Al Idrissi, un géographe arabe à la cour de Sicile

 Al Idrissi, un géographe arabe à la cour de Sicile

Photo I2/AFP


MAGAZINE NOVEMBRE 2017


Au XIIe siècle, ce géographe novateur et visionnaire réalise, à la demande du roi Roger II de Sicile, la première carte du monde : un globe terrestre en argent qu’il commente dans un célèbre ouvrage, “Le Livre de Roger”.


Géographe, cartographe, botaniste et grand voyageur, Abou Abd Allah Muhammad Al-Idrissi est d’origine marocaine. Il naît vers 1 100 à ­Sebta, la ville marocaine occupée par les Espagnols. Il étudie à Cordoue, capitale de l’Espagne musulmane, sous le règne des Almoravides, puis entame sa carrière scientifique durant une période d’itinérance de plusieurs années, voyageant jusqu’en Asie mineure. Il compile des notes sur la géographie, le climat, la flore, les mœurs et coutumes des pays qu’il ­visite. A 39 ans, il se rend à Palerme, en Sicile, appelé par le roi Roger II. Cette dernière est alors occupée par les Normands, qui l’ont reprise aux musulmans. Carrefour des cultures et des routes commerciales, ce petit royaume tolérant et cosmopolite s’inscrit entre le monde arabe, l’Occident chrétien et le monde byzantin.


A la cour de Roger II, les musulmans sont encore très nombreux, et les Vikings se sont largement imprégnés de leur culture. On y parle arabe, on s’habille même en caftan à l’occasion. Al Idrissi devient le géographe attitré de Roger II, qui lui demande de réaliser un globe terrestre en argent de 400 kg, puis d’écrire un livre de géographie commentant le globe. Le scientifique soutient en effet que la Terre est ronde, conviction révolutionnaire pour l’époque.

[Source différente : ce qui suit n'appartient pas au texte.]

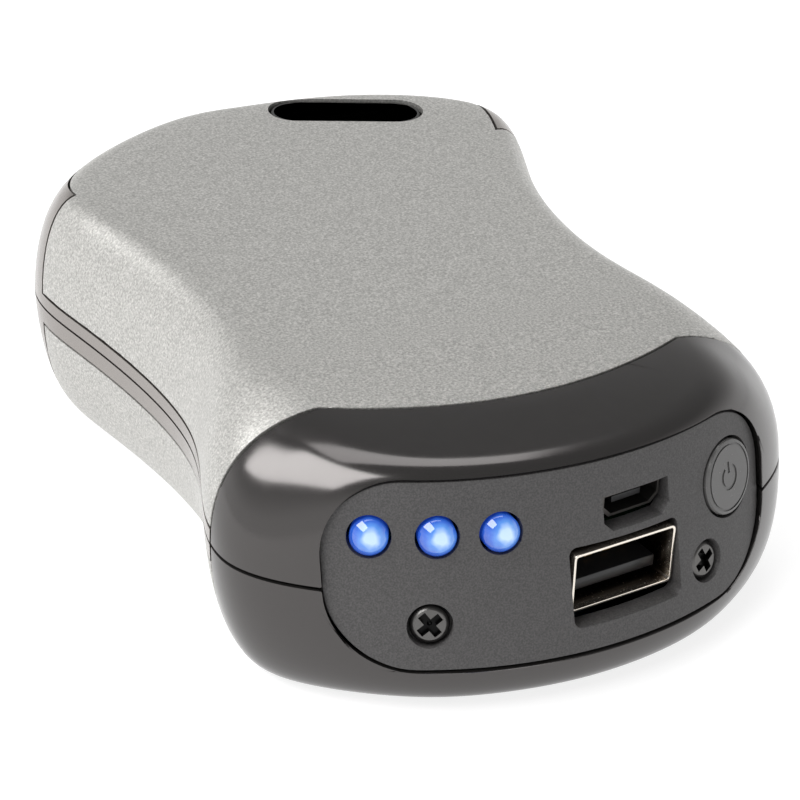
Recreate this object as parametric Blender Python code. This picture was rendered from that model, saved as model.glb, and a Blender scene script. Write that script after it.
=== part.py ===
"""Rechargeable hand warmer lying on its back cover, every piece at its real size in metres.

The body is a rounded slab with an hourglass plan. Its port end leans back and holds a curved panel.
Everything is modelled about the datum, where the parting plane of the two halves meets the middle
of the panel's face: X runs across the body, Y from the port end to the lanyard end and Z up.
"""
import math

import bmesh
import bpy
import numpy as np
from mathutils import Matrix, Vector

# Body plan
BODY_LENGTH = 0.1054
PORT_HALF_WIDTH = 0.0332
FLARE_HALF_WIDTH = 0.0322
WAIST_HALF_WIDTH = 0.0283
SHOULDER_HALF_WIDTH = 0.0311
PORT_END_RADIUS = 0.0466
PORT_ARC_SHARES = (0.0, 0.35, 0.65)
PORT_WIDEST_SET_BACK = 0.0011
FLARE_SHARE = 0.243
WAIST_SHARE = 0.375
SHOULDER_SHARE = 0.656
FAR_LEFT_SHARES = ((1.020, 0.801), (0.505, 0.957))
FAR_RIGHT_SHARES = ((1.130, 0.863), (0.600, 0.982))
APEX_SHARE = -0.04

# Body thickness, from the cells outwards
CELL_DIAMETER = 0.0183
FIT_GAP = 0.0003
PAD_THICKNESS = 0.0031
HEATER_THICKNESS = 0.0004
COVER_WALL = 0.0008
NOSE_DROP = 0.0016
NOSE_LIFT = 0.0012
NOSE_DROP_LENGTH = 0.0395

# Rolled edges
WAIST_ROLL = 0.0063
FAR_ROLL = 0.0052
FLANK_ROLL = 0.0074
FLANK_ROLL_PLACE = 0.0153
FLANK_ROLL_SPREAD = 0.0108
ROLL_POWER = 2.25
NOSE_POWER_ABOVE = 5.0
NOSE_POWER_BELOW = 0.8
NOSE_POWER_FADE = 0.0065
EASE_SHARE = 0.08
PORT_LEAN = math.radians(14.0)
FAR_TAPER = math.radians(15.0)

# Covers, frames and end cap
BAND_RISE = 0.0020
BAND_DROP = 0.0025
FRAME_WALL = 0.0014
CAP_WALL = 0.0016
CAP_EDGE = 0.0146
CAP_SIDE_SET_BACK = 0.0059
SEAM = 0.0003
COVER_SHOULDER_FROM_END = 0.0269
COVER_INSET = 0.0048
WINDOW_MARGIN = 0.0006

# Port panel
LIP = 0.0009
PANEL_HALF_WIDTH = 0.0260
PANEL_TOP = 0.0113
PANEL_BOTTOM = 0.0084
PANEL_CORNER = 0.0080
PANEL_WALL = 0.0022

# USB-A outlet
USB_A_X = 0.0055
USB_A_Z = -0.0015
USB_A_WIDTH = 0.0131
USB_A_HEIGHT = 0.0070
USB_A_LENGTH = 0.0140
USB_A_WALL = 0.0003
USB_A_RECESS = 0.0012
USB_A_MARGIN = 0.0008
USB_A_SIDE_MARGIN = 0.0004
USB_A_CORNER = 0.0009
USB_A_TONGUE_WIDTH = 0.0111
USB_A_TONGUE_HEIGHT = 0.0014
USB_A_TONGUE_RECESS = 0.0019
USB_A_TONGUE_DROP = 0.0016
USB_A_BLOCK_LENGTH = 0.0025
CONTACT_WIDTH = 0.0010
CONTACT_THICKNESS = 0.0003
CONTACT_PITCH = 0.0024
CONTACT_SET_BACK = 0.0028

# Micro-USB inlet
MICRO_X = 0.0070
MICRO_Z = 0.0055
MICRO_WIDTH = 0.0076
MICRO_HEIGHT = 0.0028
MICRO_LENGTH = 0.0055
MICRO_WALL = 0.0003
MICRO_RECESS = 0.0016
MICRO_MARGIN = 0.0005
MICRO_CHAMFER = 0.0010
MICRO_TONGUE_WIDTH = 0.0038
MICRO_TONGUE_HEIGHT = 0.0007
MICRO_TONGUE_RECESS = 0.0008
MICRO_BLOCK_LENGTH = 0.0012
STAND_WIDTH = 0.0070
STAND_LENGTH = 0.0034

# Circuit board
BOARD_THICKNESS = 0.0008
BOARD_HALF_WIDTH = 0.0232
BOARD_SET_BACK = 0.0050

# Lights
LED_FIRST_X = -0.0216
LED_PITCH = 0.0064
LED_Z = 0.0056
LED_DIAMETER = 0.0040
LED_PROUD = 0.0011
LED_STEM_DIAMETER = 0.0022
LED_FLANGE = 0.0016
LED_DEPTH = 0.0040
LED_CHIP_WIDTH = 0.0022
LED_CHIP_DEPTH = 0.0014
LED_CHIP_HEIGHT = 0.0018

# Power button and its switch
BUTTON_X = 0.0205
BUTTON_Z = 0.0039
BUTTON_DIAMETER = 0.0084
BUTTON_PROUD = 0.0002
BUTTON_THICKNESS = 0.0016
BUTTON_TRAVEL = 0.0005
BUTTON_STEM_DIAMETER = 0.0030
BUTTON_STEM_LENGTH = 0.0020
PLUNGER_DIAMETER = 0.0018
PLUNGER_LENGTH = 0.0018
PLUNGER_ENTRY = 0.0006
SWITCH_WIDTH = 0.0045
SWITCH_HEIGHT = 0.0032
SWITCH_DEPTH = 0.0030

# Panel screws and their bosses
SCREW_X = 0.0165
SCREW_Z = -0.0037
SCREW_HEAD_DIAMETER = 0.0042
SCREW_HEAD_HEIGHT = 0.0010
SCREW_SHANK_DIAMETER = 0.0020
SCREW_LENGTH = 0.0058
SCREW_SINK = 0.0003
CROSS_LENGTH = 0.0026
CROSS_WIDTH = 0.0006
CROSS_DEPTH = 0.0006
BOSS_DIAMETER = 0.0040
BOSS_LENGTH = 0.0040
BOSS_WEB = 0.0016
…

Al Idrissi profite de la situation de la Sicile pour collecter auprès des marins et des marchands qui passent dans les ports de l’île toutes les informations dont il a besoin. Grâce aux nouvelles explorations, il incorpore l’Afrique, l’océan Indien et l’Extrême-Orient. Il s’inspire de l’héritage grec de Ptolémée, de géographes ­espagnols, comme Orose, ou arabes, tels Ibn Hawqal ou Jayhani. Ce travail d’enquête et de compilation va se poursuivre pendant seize ans et aboutir, en 1154, à son œuvre maîtresse Kitab nouzhat al-mushtaq fi-khtiraq al-afaq(Livre du divertissement de celui qui veut traverser les horizons), plus connue sous le nom de Livre de Roger, un des meilleurs ouvrages de cartographie médiévale.


 


Une référence pour les grands explorateurs


Il y divise le globe en sept climats, allant de l’est à l’ouest, puis en dix sections, ce qui découpe le monde en 70 rectangles. Il annote toutes les cartes et innove en les coloriant comme dans un véritable atlas. La description encyclopédique comprend aussi bien la géographie physique que les activités humaines du monde de l’époque, et offre une connaissance nouvelle sur des pays d’Europe, d’Afrique et d’Extrême-Orient. Le Livre de Roger, cité, copié, traduit, devient un ouvrage de référence pour nombre de grands explorateurs.


Après la mort de Roger II, Al Idrissi demeure auprès de son successeur, Guillaume Ier, pour lequel il écrira un autre ouvrage géographique, Al mamalik wa al-masalik (Royaumes et Routes). Il a aussi rédigé des traités de­ botanique, traduisant notamment le nom des plantes médicinales en six langues. Il meurt en 1165, à Sebta ou à Palerme, nul ne le sait. Al Idrissi, le plus grand géographe de l’époque médiévale, novateur et visionnaire, a laissé en héritage une description “moderne” du monde connu, la première tentative du genre.